Jones was heavily involved in the Lions' last series defeat in South Africa four years ago, a series which could so easily have gone the other way.
The Springboks won the first Test by just five points in Durban and the second courtesy of a last-minute penalty in Pretoria but Jones insists any suggestion of potential similarities - even with regards to the Lions' thumping third Test win in Johannesburg - are a million miles away from his mind.
"It's different opposition, (although) again it's the same jersey. But you can't carry hangovers like that for too long in sport because it comes back to bite you on the backside," added Jones.
"Don't forget that going into the third Test we had already lost the series anyway. So it's a different time line. We are going into the third game with everything to play for.

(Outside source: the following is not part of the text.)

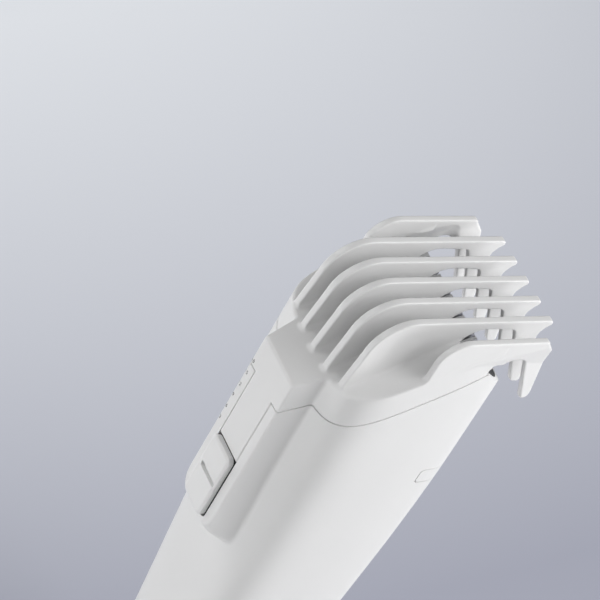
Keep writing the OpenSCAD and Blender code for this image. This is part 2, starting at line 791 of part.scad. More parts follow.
bell_h = 4;
bell_flange = 1.5;
pole_x = motor_d / 2 - 4.2;
module motor_end_bell() color(rubber_grey) at_motor() difference() {
    bore = 2 * can_t + 0.1;
    union() {
        motor_body(motor_d - bore, motor_flat - bore, motor_low, motor_low + bell_h);
        motor_body(motor_d, motor_flat, motor_low - bell_flange, motor_low);
        for (s = [-1, 1]) translate([s * pole_x, 0, motor_low])
            block([-0.3, 0.3], [-1, 1], [-bell_h, 0]);
    }
    translate([0, 0, motor_low + 0.5]) cylinder(d = shaft_d + 0.2, h = motor_len);
}

module motor_shaft() color(steel) at_motor()
    translate([0, 0, motor_low + 0.8]) cylinder(d = shaft_d, h = cam_z0 + cam_h - 1.8 - motor_low);

rotor_d = motor_flat - 3.9;
module rotor_core() color(brass) at_motor() difference() {
    translate([0, 0, motor_low + bell_h + 3]) union() {
        cylinder(d = rotor_d, h = motor_len - bell_h - 8);
        translate([0, 0, -2.5]) cylinder(d = 2.5 * shaft_d, h = 3);
    }
    translate([0, 0, motor_low]) cylinder(d = shaft_d, h = motor_len);
    for (turn = [0, 120, 240]) rotate([0, 0, turn])
        translate([rotor_d / 2 - 1.35, -0.6, motor_low + bell_h + 2]) cube([3, 1.2, motor_len]);
}

// Hub on the shaft with the eccentric drive pin and its counterweight side
cam_d = 7.4;
pin_len = 7;
module drive_cam() color(graphite) at_motor() difference() {
    union() {
        translate([0, 0, cam_z0]) cylinder(d = cam_d, h = cam_h);
        translate([0, cutter_throw, cam_z0 + cam_h - tiny]) cylinder(d = pin_d, h = pin_len);
    }
    translate([0, 0, cam_z0 - 1]) cylinder(d = shaft_d, h = cam_h);
    block([-cam_d, cam_d], [-cam_d, -0.35 * cam_d], [cam_z0 + 2.5, cam_z0 + cam_h + 1]);
}

// Its ears stay clear of the skirt round them
module motor_bracket() color(steel) intersection() {
    at_motor() difference() {
        translate([0, 0, bracket_z]) linear_extrude(height = bracket_t) {
            square([2 * bracket_x, motor_flat - 3], center = true);
            for (s = [-1, 1]) translate([s * bracket_x, 0]) circle(d = ear_d);
        }
        translate([0, 0, bracket_z - 1]) cylinder(d = boss_d + 0.2, h = bracket_t + 2);
        for (s = [-1, 1]) translate([s * bracket_x, 0, bracket_z - 1])
            cylinder(d = plate_screw_d + 0.3, h = bracket_t + 2);
    }
    head_loft(2 * wall + 2 * seat_gap, seam_h - head_rise, seam_h + head_rise);
}

screw_reach = 7;
module motor_screws() color(steel) for (s = [-1, 1]) at_motor() translate([s * bracket_x, 0, bracket_z]) {
    translate([0, 0, -plate_head_h]) cylinder(d = plate_head_d, h = plate_head_h);
    translate([0, 0, -1]) cylinder(d = plate_screw_d, h = 1 + screw_reach);
}

/* ---- Inner frame and electrics ---- */
spine_y1 = drive_model_y - motor_flat / 2 - 0.1;
spine_t = 1.6;
spine_y0 = spine_y1 - spine_t;
spine_w = 18;
clip_t = 1.4;
spine_top = seam_h + motor_top - 1;
foot_z0 = cap_floor + tiny;
foot_z1 = 15;
cell_y = spine_y1 + cell_d / 2 + 0.2;
cell_z0 = 34;
clip_h = 5;
board_z0 = 7.5;
board_z1 = 84;
board_y1 = spine_y0 - 4;
board_y0 = board_y1 - board_t;
board_w = 17;
board_hole_x = board_w / 2 - 2.5;
board_holes = [board_z0 + 14, board_z1 - 5];
socket_w = 8.9;
socket_t = 3.2;
socket_y = board_y1 + socket_t / 2;

// Clip round the cell or the motor, open at the back
module cradle(z, half, depth) {
    block([-half, half], [spine_y1 - 0.5, depth], [z, z + clip_h]);
}

module chassis() color(shell_white) difference() {
    union() {
        block([-spine_w / 2, spine_w / 2], [spine_y0, spine_y1], [foot_z0, spine_top]);
        // Foot with the posts of the cap screws
        block([-9.4, 9.4], [spine_y1 - 0.5, cap_screw_y + 3], [foot_z1 - 4, foot_z1]);
        for (s = [-1, 1]) translate([s * cap_screw_x, cap_screw_y, foot_z0])
            cylinder(d = 5.4, h = foot_z1 - foot_z0);
        for (z = [cell_z0 + 3, cell_z0 + cell_len - clip_h - 3])
            cradle(z, cell_d / 2 + clip_t, cell_y + 1.5);
        cradle(cell_z0 - 3, cell_d / 2 - 1, cell_y + 2);
        cradle(cell_z0 + cell_len + 0.8, cell_d / 2 - 1, cell_y + 2);
        for (z = [seam_h + motor_low + 2, seam_h + motor_top - clip_h - 4])
            cradle(z, motor_d / 2 + clip_t, drive_model_y + 3);
        for (s = [-1, 1], z = board_holes) translate([s * board_hole_x, board_y1, z])
            rotate([-90, 0, 0]) cylinder(d = 3.6, h = spine_y0 - board_y1 + 0.5);
    }
    translate([0, cell_y, cell_z0]) cylinder(d = cell_d + 0.2, h = cell_len);
    translate([0, drive_model_y, seam_h])
        motor_body(motor_d + 0.2, motor_flat + 0.2, motor_low - bell_h - 1, motor_top + 3);
    for (s = [-1, 1]) translate([s * cap_screw_x, cap_screw_y, 0])
        cylinder(d = case_screw_d, h = foot_z1 - cap_seat + 0.1);
    for (s = [-1, 1], z = board_holes) translate([s * board_hole_x, board_y1 - 1, z])
        rotate([-90, 0, 0]) cylinder(d = board_screw_d, h = board_screw_len + 1);
}

module battery_cell() color([0.2, 0.4, 0.7]) translate([0, cell_y, cell_z0 + 0.3]) {
    cylinder(d = cell_d, h = cell_len - 1.6);
    cylinder(d = 6, h = cell_len - 0.9);
}

module battery_tabs() color(steel) {
    translate([0, cell_y, 0]) {
        block([-2, 2], [0.5 - cell_d / 2, 4], [cell_z0, cell_z0 + 0.3]);
        block([-2, 2], [0.5 - cell_d / 2, 4], [cell_z0 + cell_len - 0.6, cell_z0 + cell_len - 0.3]);
    }
}

module circuit_board() color(board_green) difference() {
    union() {
        block([-board_w / 2, board_w / 2], [board_y0, board_y1], [board_z0, board_z1]);
        block([-5, 1], [board_y0 - 1.1, board_y0], [24, 30]);
        for (x = [3, 5.5]) block([x - 0.7, x + 0.7], [board_y0 - 0.9, board_y0], [26, 28.4]);
        translate([-5.4, 0, 0]) block([-1.5, 1.5], [board_y0 - 1.6, board_y0], [70, 74]);
    }
    for (s = [-1, 1], z = board_holes) translate([s * board_hole_x, board_y0 - 1, z])
        rotate([-90, 0, 0]) cylinder(d = board_screw_d + 0.5, h = board_t + 2);
}

board_screw_len = 4;
module board_screws() color(steel) for (s = [-1, 1], z = board_holes)
    translate([s * board_hole_x, board_y0, z]) rotate([-90, 0, 0]) {
        translate([0, 0, -1]) cylinder(d = 2 * board_screw_d + 0.2, h = 1);
        cylinder(d = board_screw_d, h = board_screw_len);
    }

plunger_h = 0.6;
switch_h = 2.2;
module tact_switch() color(graphite) {
    block([-2.25, 2.25], [board_y0 - switch_h, board_y0], [button_z - 2.25, button_z + 2.25]);
    translate([0, board_y0, button_z]) rotate([90, 0, 0]) cylinder(d = 2, h = switch_h + plunger_h);
}

module indicator_led() color([0.95, 0.95, 0.8])
    block([-0.8, 0.8], [board_y0 - 0.8, board_y0], [window_z - 0.4, window_z + 0.4]);

module light_pipe() color([0.9, 0.9, 0.95]) on_front(window_z)
    rotate([-90, 0, 0]) cylinder(d = window_d, h = half_d(window_z) + board_y0 - 1);

module charge_socket() color(steel) {
    difference() {
        translate([0, socket_y, 1]) rounded_plate(socket_w, socket_t, socket_t / 2 - tiny, 8);
        translate([0, socket_y, 0])
            rounded_plate(socket_w - 0.6, socket_t - 0.6, socket_t / 2 - 0.3 - tiny, 7.4);
    }
    block([-3.3, 3.3], [socket_y - 0.35, socket_y + 0.35], [2.2, 8]);
}

module socket_seal() color(rubber_grey) difference() {
    translate([0, socket_y, cap_floor]) rounded_plate(socket_w + 3, socket_t + 1.2, 2, 1.5);
    translate([0, socket_y, 0]) rounded_plate(socket_w + 0.1, socket_t + 0.1, socket_t / 2, 9);
}

button_proud = 0.5;
button_t = 2.2;
module power_button() color(shell_white) on_front(button_z) {
    reach = half_d(button_z) + board_y0 - switch_h - plunger_h - button_travel - 0.25;
    pill_y(button_w, button_len, -button_proud, wall + 0.3);
    pill_y(button_w + 2, button_len + 2, wall + 0.15, wall + 1.15);
    rotate([-90, 0, 0]) cylinder(d = 3, h = reach);
}

main_housing();
bottom_cap();
cap_seal();
cap_screws();
rear_plugs();
head_screws();
limit_comb();
slider_knob();
slider_carriage();
detent_spring();
detent_rack();
head_frame();
blade_holder();
fixed_blade();
blade_screws();
moving_blade();
cutter_yoke();
cutter_spring();
motor_can();
motor_end_bell();
motor_bracket();
motor_screws();
motor_shaft();
rotor_core();
drive_cam();
chassis();
battery_cell();
battery_tabs();
circuit_board();
board_screws();
tact_switch();
indicator_led();
light_pipe();
charge_socket();
socket_seal();
power_button();
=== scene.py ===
# Looks for the hair clipper: smooth moulded shells over the CAD frame, materials, light and camera.
# The frame's axes: +Z up to the comb, -Y the front with the slider, +X the right. Lengths here are mm.
import bmesh
import bpy
import json
import math
import numpy as np
from mathutils import Matrix, Vector


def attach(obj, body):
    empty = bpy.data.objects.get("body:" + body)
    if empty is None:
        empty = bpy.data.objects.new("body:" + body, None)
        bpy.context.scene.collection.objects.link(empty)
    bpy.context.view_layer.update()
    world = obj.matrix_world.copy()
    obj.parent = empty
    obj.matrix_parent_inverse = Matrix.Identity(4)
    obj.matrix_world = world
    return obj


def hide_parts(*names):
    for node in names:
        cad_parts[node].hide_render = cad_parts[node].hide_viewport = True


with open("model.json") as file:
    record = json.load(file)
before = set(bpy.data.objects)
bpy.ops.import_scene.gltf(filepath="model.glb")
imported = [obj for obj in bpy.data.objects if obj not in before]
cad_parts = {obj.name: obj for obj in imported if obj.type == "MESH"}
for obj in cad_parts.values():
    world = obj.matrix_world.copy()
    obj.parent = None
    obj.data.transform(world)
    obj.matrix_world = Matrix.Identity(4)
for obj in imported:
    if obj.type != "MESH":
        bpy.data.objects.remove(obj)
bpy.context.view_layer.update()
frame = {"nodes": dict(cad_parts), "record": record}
nodes = frame["nodes"]
MM = 0.001

# ---- Driving sizes, as in the part's source ----
SEAM_H, HEAD_W, HEAD_D, TAPER, POWER, WALL = 138, 40, 41, 0.27, 4.4, 1.8
PANEL_OUT, PANEL_W, DRAFT, PANEL_LEN, PANEL_T = 6.5, 15.4, 1.4, 45.5, 2
SLOT_W, SLOT_LEN = 9.8, 38.3
KNOB_LEN, KNOB_H = 18.5, 1.5
PITCH, TEETH, TOOTH_T, COMB_H, REACH, TOOTH_DEPTH = 6.2, 5, 1.9, 36, 53.8, 2.6
DECK_RISE, DECK_T, COMB_WALL = 8.6, 1.6, 1.7
PEAK_Y, REAR_FALL, SEAM_GAP, DECK_END = 38.5, 0.7, 0.2, 31
BUTTON_Z, BUTTON_W, BUTTON_LEN, WINDOW_Z, WINDOW_D = 52, 9, 15, 36, 2.6
CAP_H, CAP_FLOOR = 5, 2.5
SLOPE = math.tan(math.radians(33))
FRONT_Y = -(HEAD_D / 2 + PANEL_OUT)
HEAD_MID = HEAD_D / 2 + PANEL_OUT

# ---- Sizes of the moulded looks; some of them differ from the source's plainer forms ----
FILLET, RIM_R = 0.8, 0.45
# The side's rear part turns in by this angle, from this far behind the middle
FACET_TURN, FACET_Y = math.radians(5.5), 5
LEG_H = 19.5
# A cheek's thickness, its lean, its stronger turn behind the crease, and where the lean starts
CHEEK_T, CHEEK_PIVOT = 1.7, 22
CHEEK_TURN, CHEEK_BEND = math.tan(math.radians(0.3)), math.tan(math.radians(4.3))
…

The way the talk has been going around the camp it doesn't feel there's necessarily a lot of pressure on us. Sometimes that's a good place to be, sometimes it's a bad place to be. We'll find out on Saturday."
So what does Jones believe will be the key to success in Sydney on Saturday? In short, game management will be crucial at the ANZ Stadium: setting a solid platform at the setpiece, getting over the gainline through the likes of the returning Jamie Roberts, controlling territory and using possession wisely.
"A lot was said about the set piece, that we didn't get what we wanted out of it last week. We did get what we wanted out of it but didn't use it wisely enough and probably didn't get the fluidity from the set piece we wanted. Some of that was on our terms, some of it wasn't, but as long as we get the 25 per cent of it that was own fault right we are going to be in a good place.
"You look at some of the early games, the phrase that was used a lot was game management. It's something we experienced last year with Wales. We've experienced it a little bit throughout the tour. As long as we are heads-up and control the game a little bit more on our terms we are going to be in a good state.
"The thing people associate with Jamie (Roberts) is getting over the gain line and I'm sure he's going to give us that at the weekend. Hopefully he will be used in the right areas, to (aid) the pack who we felt we didn't get into the game as much as we wanted to with regards to carries. If Jamie gets us across the gain line, which I'm sure he will, we will have that opportunity to play."